Entidades financiadoras:

Fundação para a Ciência e a Tecnologia

Referência do contrato: PTDC/GES/72859/2006
Período de financiamento: 01/2007-12/2009
Valor do financiamento: 163 033 €

There has been much recent attention devoted to corporate governance issues, namely executive compensation (Jensen et al, 2004), corporate control (Dyck and Zingales, 2004) and hostile takeovers (Franks and Mayer, 1994). This new stream of empirical literature is well anchored on two powerful explanations of the firm’s structure and control – agency and transaction costs theories. However, there has been an excessive concentration on a specific type of institution – the manufacturing stock market quoted public corporation, usually headquartered in English speaking or “common law” countries. This research bias can be justified both by the theoretical attention given to the separation of ownership and control and by the availability of data for companies that are under the scrutiny of compulsory auditing.
Recently, a new stream of research has emphasized the importance of other types of institutions, such as family firms. Anderson and Reed (2003) have even obtained the counter intuitive finding that American family firms have systematically outperformed publicly owned peers. La Porta et al (1999) have underlined the need for a better understanding of corporate ownership across the world. One third neglect of current research regards the study of intermediary management levels, as stressed by Ortin-Angel and Salas-Fumas (1998).
This research project attempts at contributing to fill the previous gaps found in the empirical literature in corporate governance. The Portuguese case, as a non Anglo-Saxon, medium income economy, with a predominance of family owned firms and the services sector is an interesting research case with a potential for extrapolation into related economies. The comparison with the Anglo-Saxon countries will not be neglected either.
The work should include the following four subtopics:
Executive compensation in Portuguese firms. We plan to study the implication of firm specific variables such as size, age, ownership or nationality and executive specific variables including age, education, functional level or duration of the labor contract for the amount and type of compensation offered to the executives. The use of variable versus fixed compensation, in particular, is a core topic in executive compensation research that we wish to analyze thoroughly in the Portuguese context. This study is based on a large data base with thousands of observations used in a nearly completed doctoral dissertation by the team member Carlos Duarte from the IPT. There is an interesting potential for to be published in journals with an interest on corporate governance and finance, as well as business strategy and executive compensation. Executive gender and company performance are two topics that we will plan to study in a more detailed manner.
Life stage and corporate governance in family firms. Some recent contributions (Schulze et al, 2002) show the existence of agency problems specific to family firms which may cause the misalignment of incentives and the creation of distributive injustice. This suggests the need of corporate models that ensure bigger transparency and shows results to independent entities.
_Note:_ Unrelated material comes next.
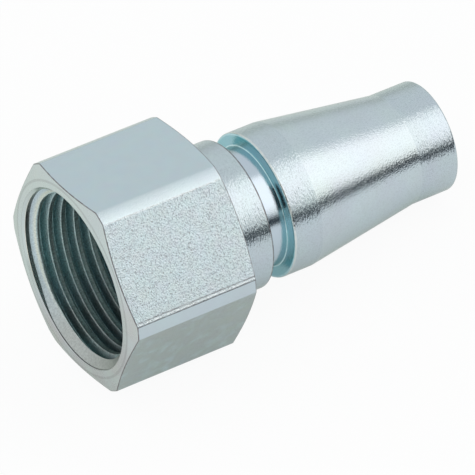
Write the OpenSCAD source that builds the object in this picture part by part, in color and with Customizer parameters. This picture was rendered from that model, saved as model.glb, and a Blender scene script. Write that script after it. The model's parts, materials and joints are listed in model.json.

The problems of governance and compensation in family firms are more complex and relevant than may be inferred from a straight interpretation of agency theory’s predictions.
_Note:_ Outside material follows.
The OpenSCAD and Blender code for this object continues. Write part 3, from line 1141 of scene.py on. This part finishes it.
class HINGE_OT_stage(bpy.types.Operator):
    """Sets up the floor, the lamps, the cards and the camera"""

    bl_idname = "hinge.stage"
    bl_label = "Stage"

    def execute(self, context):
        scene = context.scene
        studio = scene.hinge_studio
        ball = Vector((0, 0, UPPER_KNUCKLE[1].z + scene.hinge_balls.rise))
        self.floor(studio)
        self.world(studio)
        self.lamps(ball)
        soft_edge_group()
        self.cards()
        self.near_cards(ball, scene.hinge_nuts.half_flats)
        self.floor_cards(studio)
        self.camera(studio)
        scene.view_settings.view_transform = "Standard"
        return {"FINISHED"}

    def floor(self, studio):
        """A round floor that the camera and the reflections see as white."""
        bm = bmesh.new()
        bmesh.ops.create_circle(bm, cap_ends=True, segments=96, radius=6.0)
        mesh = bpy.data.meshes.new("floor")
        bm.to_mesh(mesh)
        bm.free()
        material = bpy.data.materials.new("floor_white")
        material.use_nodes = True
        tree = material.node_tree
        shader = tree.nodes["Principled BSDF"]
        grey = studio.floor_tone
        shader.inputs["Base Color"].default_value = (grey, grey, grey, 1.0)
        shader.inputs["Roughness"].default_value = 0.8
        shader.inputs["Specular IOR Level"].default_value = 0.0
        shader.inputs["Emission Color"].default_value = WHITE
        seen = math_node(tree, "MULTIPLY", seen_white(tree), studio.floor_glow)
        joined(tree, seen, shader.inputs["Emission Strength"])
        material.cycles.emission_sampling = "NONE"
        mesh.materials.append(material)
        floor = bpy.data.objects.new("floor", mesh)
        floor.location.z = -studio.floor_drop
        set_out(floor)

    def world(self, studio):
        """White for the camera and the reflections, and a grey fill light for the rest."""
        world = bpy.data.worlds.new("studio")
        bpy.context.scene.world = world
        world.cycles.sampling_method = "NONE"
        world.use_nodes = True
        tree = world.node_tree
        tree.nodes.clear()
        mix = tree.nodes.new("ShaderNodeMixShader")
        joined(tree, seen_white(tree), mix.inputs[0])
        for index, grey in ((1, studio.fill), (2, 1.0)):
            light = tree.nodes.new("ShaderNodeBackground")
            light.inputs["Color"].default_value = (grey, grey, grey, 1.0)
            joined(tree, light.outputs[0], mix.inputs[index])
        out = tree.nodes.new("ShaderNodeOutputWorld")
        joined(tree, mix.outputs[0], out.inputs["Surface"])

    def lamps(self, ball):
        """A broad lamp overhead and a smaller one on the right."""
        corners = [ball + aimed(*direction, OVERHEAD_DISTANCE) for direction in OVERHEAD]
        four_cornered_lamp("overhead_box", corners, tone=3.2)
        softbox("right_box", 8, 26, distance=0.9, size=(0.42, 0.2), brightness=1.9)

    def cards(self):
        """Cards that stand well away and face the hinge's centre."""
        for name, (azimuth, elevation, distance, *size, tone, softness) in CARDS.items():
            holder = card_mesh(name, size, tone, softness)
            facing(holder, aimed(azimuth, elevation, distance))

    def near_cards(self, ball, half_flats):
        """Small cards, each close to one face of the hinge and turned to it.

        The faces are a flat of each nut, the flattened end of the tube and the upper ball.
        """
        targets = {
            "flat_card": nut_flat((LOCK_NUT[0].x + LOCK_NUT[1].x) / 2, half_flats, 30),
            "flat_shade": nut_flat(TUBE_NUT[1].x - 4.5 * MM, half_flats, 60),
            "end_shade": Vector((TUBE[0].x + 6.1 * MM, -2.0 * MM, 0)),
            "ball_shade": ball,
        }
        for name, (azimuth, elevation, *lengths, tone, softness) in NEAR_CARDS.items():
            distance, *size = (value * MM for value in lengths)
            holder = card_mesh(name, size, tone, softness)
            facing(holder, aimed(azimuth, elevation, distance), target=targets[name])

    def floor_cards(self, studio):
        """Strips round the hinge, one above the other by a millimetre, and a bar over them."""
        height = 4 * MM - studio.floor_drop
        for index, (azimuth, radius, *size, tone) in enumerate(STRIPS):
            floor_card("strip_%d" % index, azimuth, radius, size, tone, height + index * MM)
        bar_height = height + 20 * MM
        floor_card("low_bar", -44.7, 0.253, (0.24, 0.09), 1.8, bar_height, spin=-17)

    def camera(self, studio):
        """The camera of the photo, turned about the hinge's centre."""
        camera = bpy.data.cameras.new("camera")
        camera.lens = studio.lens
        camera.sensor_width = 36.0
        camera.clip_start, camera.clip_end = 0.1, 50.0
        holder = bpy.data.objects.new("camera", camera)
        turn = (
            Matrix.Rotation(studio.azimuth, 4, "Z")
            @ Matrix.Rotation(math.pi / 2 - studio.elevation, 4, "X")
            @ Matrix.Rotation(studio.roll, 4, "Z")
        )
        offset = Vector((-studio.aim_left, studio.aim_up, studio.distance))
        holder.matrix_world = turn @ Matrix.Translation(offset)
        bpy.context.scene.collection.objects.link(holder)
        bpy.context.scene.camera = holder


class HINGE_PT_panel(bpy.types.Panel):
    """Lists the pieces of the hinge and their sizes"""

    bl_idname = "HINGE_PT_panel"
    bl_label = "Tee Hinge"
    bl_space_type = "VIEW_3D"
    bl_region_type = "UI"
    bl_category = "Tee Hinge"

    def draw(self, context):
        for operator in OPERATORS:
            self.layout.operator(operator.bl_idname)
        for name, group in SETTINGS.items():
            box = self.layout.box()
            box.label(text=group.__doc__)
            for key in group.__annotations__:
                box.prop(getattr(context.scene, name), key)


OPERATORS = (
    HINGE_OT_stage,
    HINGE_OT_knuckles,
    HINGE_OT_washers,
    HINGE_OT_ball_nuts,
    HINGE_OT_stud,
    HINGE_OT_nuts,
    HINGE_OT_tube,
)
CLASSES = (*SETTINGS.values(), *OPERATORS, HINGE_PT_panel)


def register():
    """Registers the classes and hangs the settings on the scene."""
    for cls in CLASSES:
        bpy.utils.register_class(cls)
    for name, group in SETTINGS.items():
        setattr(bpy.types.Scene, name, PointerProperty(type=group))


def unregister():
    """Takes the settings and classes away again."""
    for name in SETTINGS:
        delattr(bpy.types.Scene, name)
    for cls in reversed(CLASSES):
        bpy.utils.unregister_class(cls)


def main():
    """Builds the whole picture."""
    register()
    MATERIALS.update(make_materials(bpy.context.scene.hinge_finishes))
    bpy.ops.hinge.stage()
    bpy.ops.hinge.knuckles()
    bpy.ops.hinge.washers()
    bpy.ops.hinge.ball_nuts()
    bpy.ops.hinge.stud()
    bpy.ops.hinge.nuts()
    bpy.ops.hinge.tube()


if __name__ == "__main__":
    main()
We will carry out a questionnaire of about 150 family firms to measure the governance and compensation procedures, with a special focus on the family managing generation and the involvement of family members. We will try to carry both a cross-section analysis and an in depth study of 6 firms gone through transformation processes including succession.
The impact of corporate governance on banking performance. Our goal is to replicate a study by Claessens et al. (2001) on the impact of the market share of foreign banks on the performance of the banking industry, in the context of the Portuguese economy. We plan to include other governance variables, beyond country of origin into this study, a missing explanation in the otherwise extensive literature on the impact of foreign banking in the host country’s efficiency. Specific data, at the industry level, is to be collected for undertaking the study.
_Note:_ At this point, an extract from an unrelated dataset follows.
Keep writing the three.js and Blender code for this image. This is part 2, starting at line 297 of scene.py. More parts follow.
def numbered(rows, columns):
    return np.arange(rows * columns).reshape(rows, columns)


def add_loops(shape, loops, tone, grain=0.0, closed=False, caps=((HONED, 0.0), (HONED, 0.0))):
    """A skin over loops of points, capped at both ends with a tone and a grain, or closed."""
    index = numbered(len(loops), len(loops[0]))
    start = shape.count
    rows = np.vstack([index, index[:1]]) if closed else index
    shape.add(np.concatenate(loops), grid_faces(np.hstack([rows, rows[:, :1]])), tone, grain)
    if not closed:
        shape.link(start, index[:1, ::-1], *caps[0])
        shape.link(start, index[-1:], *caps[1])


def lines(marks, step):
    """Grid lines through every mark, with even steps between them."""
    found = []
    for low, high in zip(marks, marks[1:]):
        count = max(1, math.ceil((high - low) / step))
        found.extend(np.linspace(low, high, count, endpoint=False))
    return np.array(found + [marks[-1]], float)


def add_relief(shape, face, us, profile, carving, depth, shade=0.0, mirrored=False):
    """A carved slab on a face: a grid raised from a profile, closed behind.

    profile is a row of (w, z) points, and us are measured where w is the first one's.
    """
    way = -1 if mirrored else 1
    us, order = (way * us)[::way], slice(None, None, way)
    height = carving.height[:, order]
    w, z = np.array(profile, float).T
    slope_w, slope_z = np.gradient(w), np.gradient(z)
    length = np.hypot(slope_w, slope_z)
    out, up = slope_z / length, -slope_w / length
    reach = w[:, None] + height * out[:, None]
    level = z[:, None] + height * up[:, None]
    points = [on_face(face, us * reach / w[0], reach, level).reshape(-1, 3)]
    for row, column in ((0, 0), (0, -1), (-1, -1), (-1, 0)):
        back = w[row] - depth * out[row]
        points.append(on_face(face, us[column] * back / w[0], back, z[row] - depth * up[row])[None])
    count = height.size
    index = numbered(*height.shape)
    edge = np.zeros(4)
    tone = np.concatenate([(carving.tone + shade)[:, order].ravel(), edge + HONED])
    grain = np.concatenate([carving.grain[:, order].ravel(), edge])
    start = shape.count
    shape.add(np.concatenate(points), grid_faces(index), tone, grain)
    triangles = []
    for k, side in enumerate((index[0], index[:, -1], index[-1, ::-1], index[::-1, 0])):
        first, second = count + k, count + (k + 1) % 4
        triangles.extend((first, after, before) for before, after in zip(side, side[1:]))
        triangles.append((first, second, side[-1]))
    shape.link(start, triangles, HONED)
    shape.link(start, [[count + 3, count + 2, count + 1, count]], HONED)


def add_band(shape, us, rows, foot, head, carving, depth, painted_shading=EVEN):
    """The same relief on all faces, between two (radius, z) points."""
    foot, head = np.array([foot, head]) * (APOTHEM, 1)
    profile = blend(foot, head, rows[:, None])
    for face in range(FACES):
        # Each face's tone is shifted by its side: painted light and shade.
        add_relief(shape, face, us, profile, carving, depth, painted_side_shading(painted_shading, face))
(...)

The impact of capital changes on stock performance. There is a widespread belief that capital offerings, either of the seasoned equity offering (SEO) type or of the stock dividend or stock split type are not neutral, as they impact on the stock market value of shares.
The methodology to be carried out is of the event study type, with the underlying goal of measuring the impact of such events in the context of the Portuguese economy, therefore partially replicating studies carried out in the context of more developed capital markets. One interesting feature that will be looked upon is the impact of ownership – although necessarily based on quoted companies we can assess the impact of capital concentration, thereby analyzing the difference between family owned firms and companies with a predominantly dispersed ownership.